I get results, but mixed in there are deleted states. For example:
{ "$typeName$": "hive_column", "$id$": { "id": "b3cc1db6-9c95-499c-9f5f-c457a4e4add6", "$typeName$": "hive_column", "version": 0, "state": "DELETED" }, "$systemAttributes$": { "createdBy": "myaccount", "modifiedBy": "myaccount", "createdTime": "Wed Jun 27 15:07:24 CEST 2018", "modifiedTime": "Mon Aug 06 16:30:30 CEST 2018" }, "comment": null, "qualifiedName": "mytestdb.othertest.id@CLUSTERNAME", "type": "string", "position": 30, "owner": "myaccount", "description": null, "name": "id", "table": { "id": "161b4ef8-d5de-4e38-a76d-c030a71b730c", "$typeName$": "hive_table", "version": 0, "state": "DELETED" } },
Okay, let's remove DELETED states in all the fields.
curl -u myaccount -i -H "Content-Type: application/json" -X GET "https://atlasnode.domain.com:21000/api/atlas/discovery/search/dsl?query=hive_column&results.table.state=%27ACTIVE%27&__state=%27ACTIVE%27&__id.state=%27ACTIVE%27"
Nice try, but here are the DELETED states again.
I feel like I'm playing a chess match agains the Atlas REST API and I'm not winning.

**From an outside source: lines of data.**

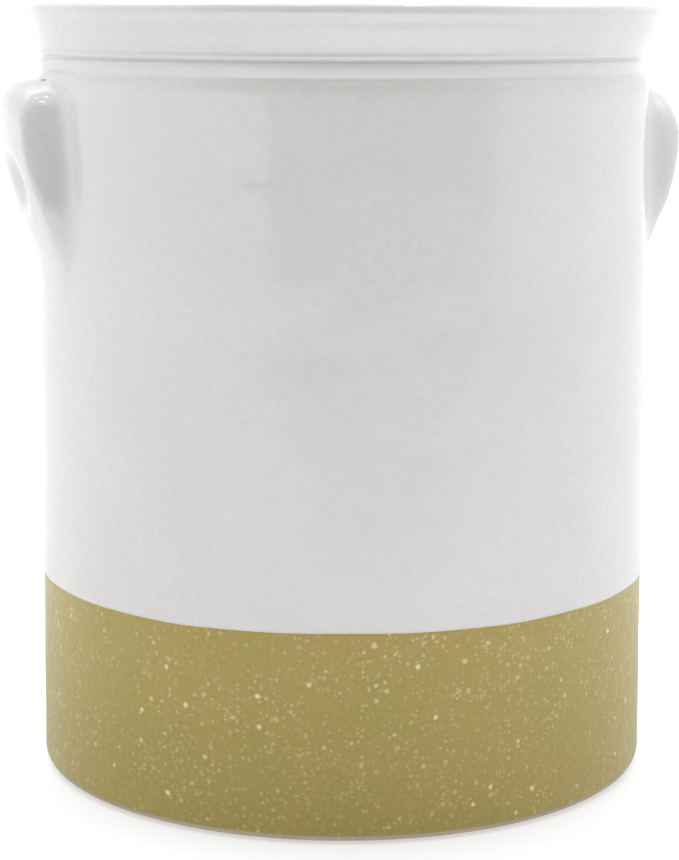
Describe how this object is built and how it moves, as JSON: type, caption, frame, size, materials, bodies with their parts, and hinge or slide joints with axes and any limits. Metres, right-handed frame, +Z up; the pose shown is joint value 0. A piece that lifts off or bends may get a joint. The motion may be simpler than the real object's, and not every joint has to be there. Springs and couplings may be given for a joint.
{
  "type": "fermentation crock",
  "caption": "Straight-walled stoneware fermentation crock with white glaze over a bare speckled band, ear handles, drop-in knobbed lid and half-moon weights.",
  "frame": {"origin": "on the crock's axis, on the surface that the foot ring stands on", "axes": "+Z up the crock's axis; the two handles lie on the X axis, the left one on -X; -Y is the side that the picture looks at, turned about 15 degrees"},
  "size_m": [0.2374, 0.2154, 0.265],
  "materials": {
    "white_glaze": "gloss",
    "speckled_stoneware": "satin",
    "bare_stoneware": "matte"
  },
  "bodies": {
    "crock": {"crock_body": "speckled_stoneware", "white_glaze": "white_glaze", "left_handle": "white_glaze", "right_handle": "white_glaze"},
    "lid": {"lid": "white_glaze", "lid_knob": "white_glaze"},
    "left_weight": {"left_weight": "bare_stoneware"},
    "right_weight": {"right_weight": "bare_stoneware"}
  },
  "joints": [
    {"name": "lid_lift", "type": "slide", "parent": "crock", "child": "lid", "axis": [0, 0, 1], "range_m": [0, 0.15]},
    {"name": "left_weight_lift", "type": "slide", "parent": "crock", "child": "left_weight", "axis": [0, 0, 1], "range_m": [0, 0.195]},
    {"name": "right_weight_lift", "type": "slide", "parent": "crock", "child": "right_weight", "axis": [0, 0, 1], "range_m": [0, 0.195]}
  ]
}
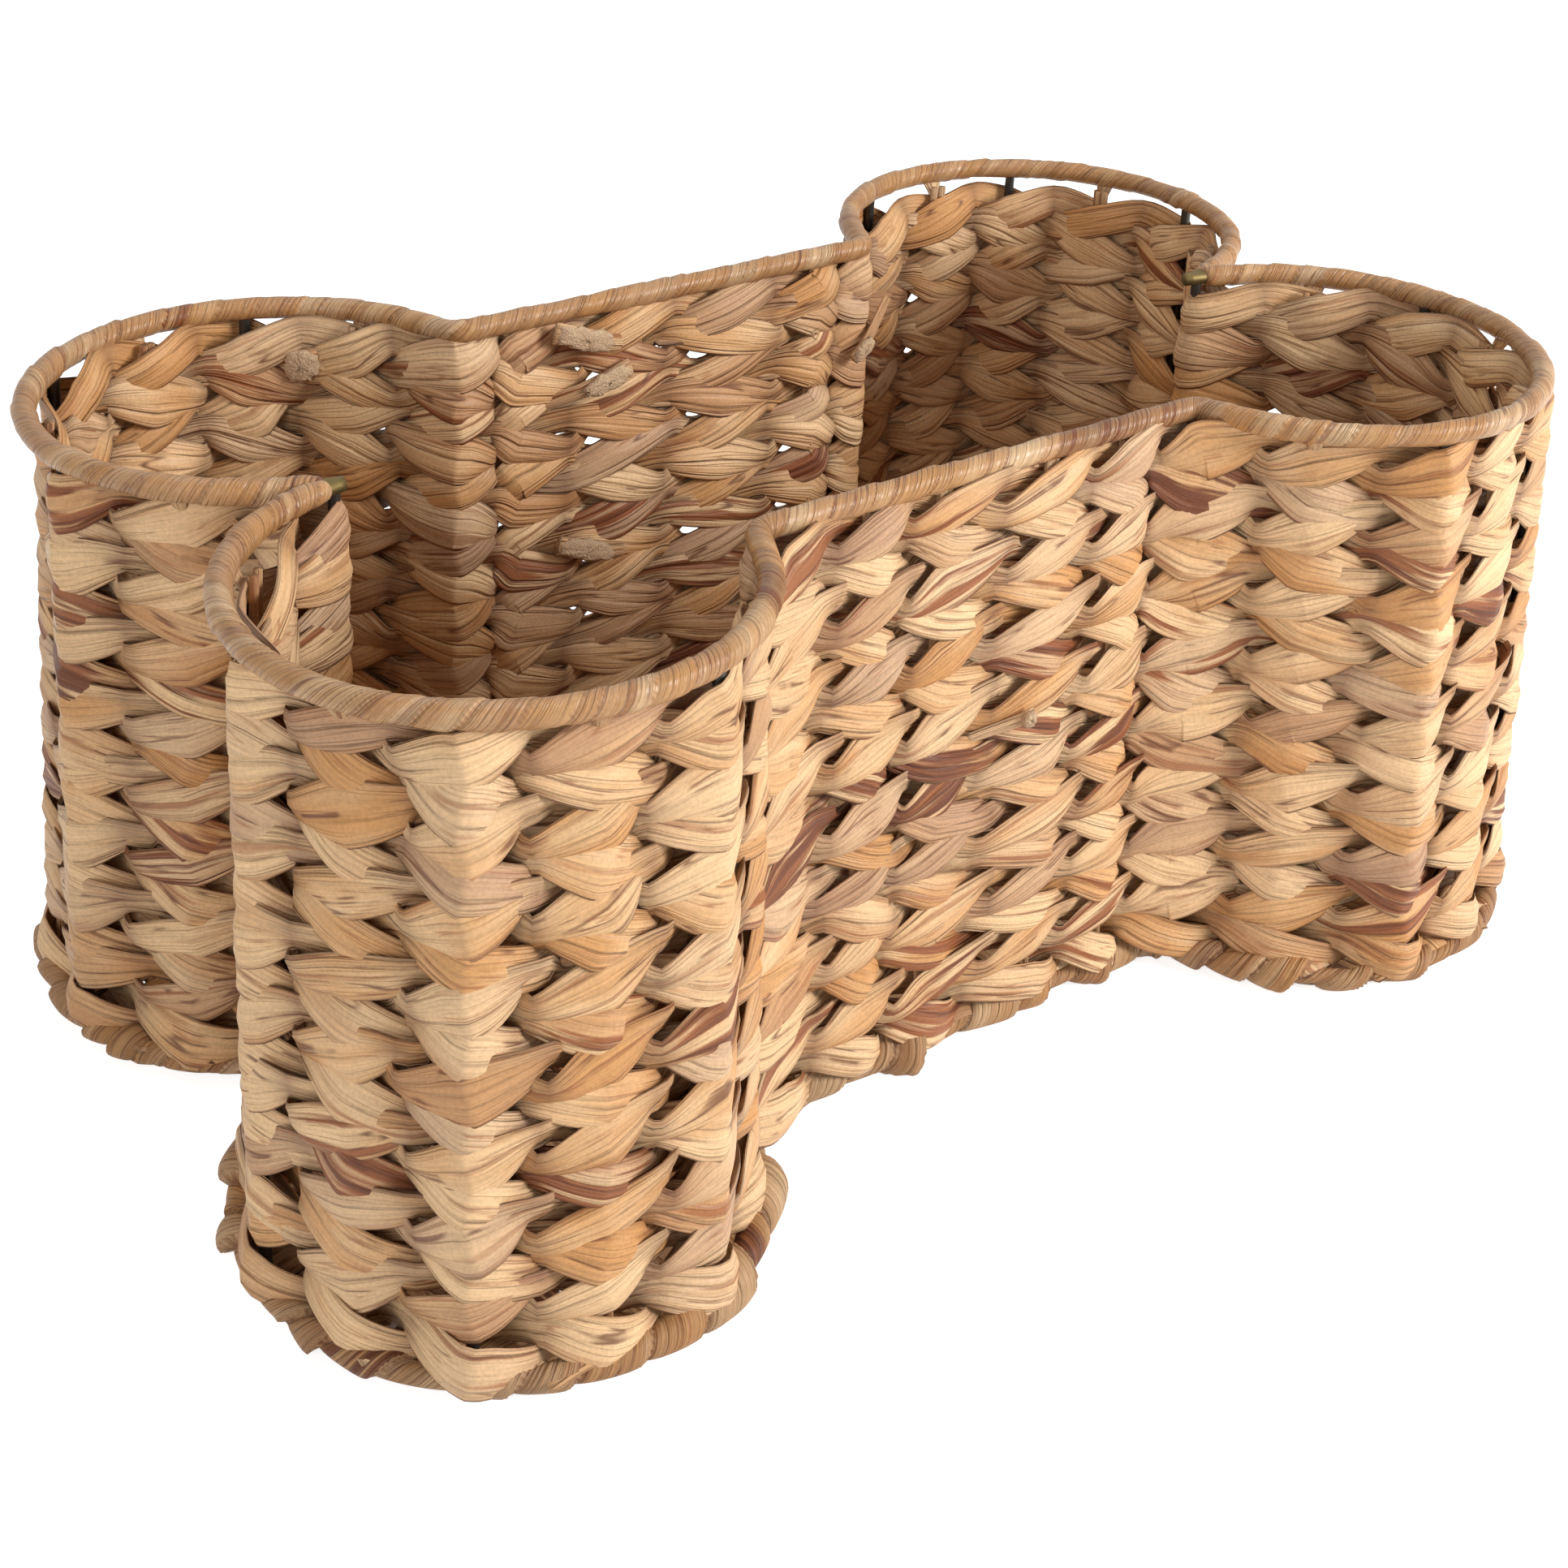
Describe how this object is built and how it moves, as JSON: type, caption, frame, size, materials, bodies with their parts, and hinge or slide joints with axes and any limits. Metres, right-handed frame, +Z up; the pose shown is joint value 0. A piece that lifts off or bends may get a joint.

Is there any way to do a query against the Atlas REST API to just get the qualifiedName and guid of one Hive column?
Created 02-07-2019 02:28 PM
This is now the winning REST API query:
curl -u myaccount -i -H "Content-Type: application/json" -X GET "https://atlasnode.domain.com:21000/api/atlas/discovery/search/dsl?query=hive_table+where+qualifiedName%3D%27testdb.mytable.id@CLUSTERNAME%27"

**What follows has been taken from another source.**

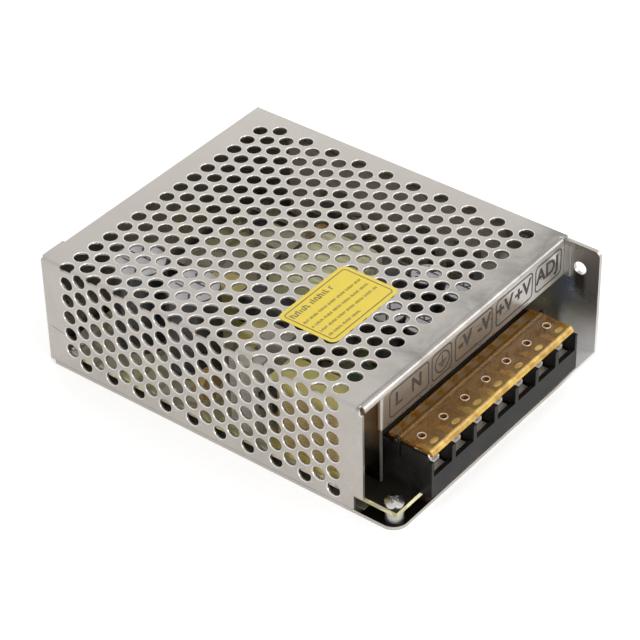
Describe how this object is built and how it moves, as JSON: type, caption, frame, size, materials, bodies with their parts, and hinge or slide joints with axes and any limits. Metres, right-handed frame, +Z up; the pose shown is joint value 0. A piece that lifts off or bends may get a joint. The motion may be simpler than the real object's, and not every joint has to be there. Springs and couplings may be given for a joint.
{
  "type": "mesh case switching power supply",
  "caption": "Enclosed switching power supply: folded sheet chassis, perforated cover, screw terminal strip with a hinged amber cover, and a populated circuit board inside.",
  "frame": {"origin": "middle of the underside of the bounding box", "axes": "+Z up, -Y the side with the terminals, +X towards the side wall that carries the mounting hole"},
  "size_m": [0.098, 0.1298, 0.0378],
  "materials": {
    "chassis_metal": "satin, rolled sheet",
    "cover_metal": "satin, rolled and plated sheet",
    "plated_steel": "bright plated",
    "tinned_brass": "tinned",
    "bar_metal": "extruded",
    "label_film": "printed film",
    "insulating_film": "translucent film",
    "board_laminate": "solder lacquer",
    "black_plastic": "moulded",
    "amber_plastic": "clear moulded",
    "black_epoxy": "moulded",
    "ferrite": "ground",
    "yellow_tape": "wound tape",
    "tan_tape": "wound tape",
    "yellow_plastic": "moulded box",
    "blue_lacquer": "dipped",
    "can_sleeve": "shrunk sleeve, bare aluminium top",
    "core_coating": "powder coat",
    "copper_wire": "enamelled",
    "fuse_ceramic": "glazed",
    "dark_disc": "lacquered",
    "resistor_lacquer": "lacquered",
    "blue_plastic": "moulded",
    "white_plastic": "moulded",
    "lamp_green": "clear moulded"
  },
  "bodies": {
    "case": {"chassis": "chassis_metal", "top_cover": "cover_metal", "cover_screws": "plated_steel", "board_screws": "plated_steel", "heatsink_screws": "plated_steel", "transistor_clamps": "plated_steel", "fuse_clips": "plated_steel", "standoffs": "plated_steel", "terminal_plates": "tinned_brass", "heatsink_bar": "bar_metal", "yellow_label": "label_film", "insulating_sheet": "insulating_film", "circuit_board": "board_laminate", "terminal_block": "black_plastic", "power_transistors": "black_epoxy", "bridge_rectifier": "black_epoxy", "control_chip": "black_epoxy", "transformer_core": "ferrite", "line_filter_core": "ferrite", "transformer_winding": "yellow_tape", "line_filter_winding": "yellow_tape", "driver_transformer": "tan_tape", "line_choke": "yellow_plastic", "film_capacitors": "yellow_plastic", "disc_capacitors": "blue_lacquer", "bulk_capacitors": "can_sleeve", "output_capacitors": "can_sleeve", "inductor_core": "core_coating", "inductor_winding": "copper_wire", "fuse": "fuse_ceramic", "inrush_thermistor": "dark_disc", "resistors": "resistor_lacquer", "trimmer_body": "blue_plastic", "power_lamp": "lamp_green"},
    "clamp_1": {"clamp_1": "plated_steel"},
    "clamp_2": {"clamp_2": "plated_steel"},
    "clamp_3": {"clamp_3": "plated_steel"},
    "clamp_4": {"clamp_4": "plated_steel"},
    "clamp_5": {"clamp_5": "plated_steel"},
    "clamp_6": {"clamp_6": "plated_steel"},
    "clamp_7": {"clamp_7": "plated_steel"},
    "screw_1": {"screw_1": "plated_steel"},
    "screw_2": {"screw_2": "plated_steel"},
    "screw_3": {"screw_3": "plated_steel"},
    "screw_4": {"screw_4": "plated_steel"},
    "screw_5": {"screw_5": "plated_steel"},
    "screw_6": {"screw_6": "plated_steel"},
    "screw_7": {"screw_7": "plated_steel"},
    "terminal_cover": {"terminal_cover": "amber_plastic"},
    "trimmer_rotor": {"trimmer_rotor": "white_plastic"}
  },
  "joints": [
    {"name": "clamp_1_lift", "type": "slide", "parent": "case", "child": "clamp_1", "axis": [0, 0, 1], "range_m": [0, 0.003]},
    {"name": "screw_1_turn", "type": "hinge", "parent": "clamp_1", "child": "screw_1", "pos_m": [-0.03221, -0.0577, 0.014], "axis": [0, 0, 1], "range_deg": [0, 1801]},
    {"name": "clamp_2_lift", "type": "slide", "parent": "case", "child": "clamp_2", "axis": [0, 0, 1], "range_m": [0, 0.003]},
    {"name": "screw_2_turn", "type": "hinge", "parent": "clamp_2", "child": "screw_2", "pos_m": [-0.02221, -0.0577, 0.014], "axis": [0, 0, 1], "range_deg": [0, 1801]},
    {"name": "clamp_3_lift", "type": "slide", "parent": "case", "child": "clamp_3", "axis": [0, 0, 1], "range_m": [0, 0.003]},
    {"name": "screw_3_turn", "type": "hinge", "parent": "clamp_3", "child": "screw_3", "pos_m": [-0.01221, -0.0577, 0.014], "axis": [0, 0, 1], "range_deg": [0, 1801]},
    {"name": "clamp_4_lift", "type": "slide", "parent": "case", "child": "clamp_4", "axis": [0, 0, 1], "range_m": [0, 0.003]},
    {"name": "screw_4_turn", "type": "hinge", "parent": "clamp_4", "child": "screw_4", "pos_m": [-0.00221, -0.0577, 0.014], "axis": [0, 0, 1], "range_deg": [0, 1801]},
    {"name": "clamp_5_lift", "type": "slide", "parent": "case", "child": "clamp_5", "axis": [0, 0, 1], "range_m": [0, 0.003]},
    {"name": "screw_5_turn", "type": "hinge", "parent": "clamp_5", "child": "screw_5", "pos_m": [0.00779, -0.0577, 0.014], "axis": [0, 0, 1], "range_deg": [0, 1801]},
    {"name": "clamp_6_lift", "type": "slide", "parent": "case", "child": "clamp_6", "axis": [0, 0, 1], "range_m": [0, 0.003]},
    {"name": "screw_6_turn", "type": "hinge", "parent": "clamp_6", "child": "screw_6", "pos_m": [0.01779, -0.0577, 0.014], "axis": [0, 0, 1], "range_deg": [0, 1801]},
    {"name": "clamp_7_lift", "type": "slide", "parent": "case", "child": "clamp_7", "axis": [0, 0, 1], "range_m": [0, 0.003]},
    {"name": "screw_7_turn", "type": "hinge", "parent": "clamp_7", "child": "screw_7", "pos_m": [0.02779, -0.0577, 0.014], "axis": [0, 0, 1], "range_deg": [0, 1801]},
    {"name": "terminal_cover_hinge", "type": "hinge", "parent": "case", "child": "terminal_cover", "pos_m": [-0.0022, -0.053, 0.02095], "axis": [-1, 0, 0], "range_deg": [0, 95]},
    {"name": "trimmer_turn", "type": "hinge", "parent": "case", "child": "trimmer_rotor", "pos_m": [0.03629, -0.0471, 0.0104], "axis": [0, 1, 0], "range_deg": [-135, 135]}
  ],
  "couplings": [
    {"joint": "screw_1_turn", "follows": "clamp_1_lift", "rad_per_m": 10472},
    {"joint": "screw_2_turn", "follows": "clamp_2_lift", "rad_per_m": 10472},
    {"joint": "screw_3_turn", "follows": "clamp_3_lift", "rad_per_m": 10472},
    {"joint": "screw_4_turn", "follows": "clamp_4_lift", "rad_per_m": 10472},
    {"joint": "screw_5_turn", "follows": "clamp_5_lift", "rad_per_m": 10472},
    {"joint": "screw_6_turn", "follows": "clamp_6_lift", "rad_per_m": 10472},
    {"joint": "screw_7_turn", "follows": "clamp_7_lift", "rad_per_m": 10472}
  ]
}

It gives a list of all columns for a table, including deleted ones. In my Python code I pick the column with ACTIVE state.
Created 02-06-2019 03:55 PM
I've been another half day at it. I come to the conclusion that the best that I can get is a list of all columns in a table, including ones with a DELETED state.
Created 02-07-2019 02:28 PM
This is now the winning REST API query:
curl -u myaccount -i -H "Content-Type: application/json" -X GET "https://atlasnode.domain.com:21000/api/atlas/discovery/search/dsl?query=hive_table+where+qualifiedName%3D%27testdb.mytable.id@CLUSTERNAME%27"
It gives a list of all columns for a table, including deleted ones. In my Python code I pick the column with ACTIVE state.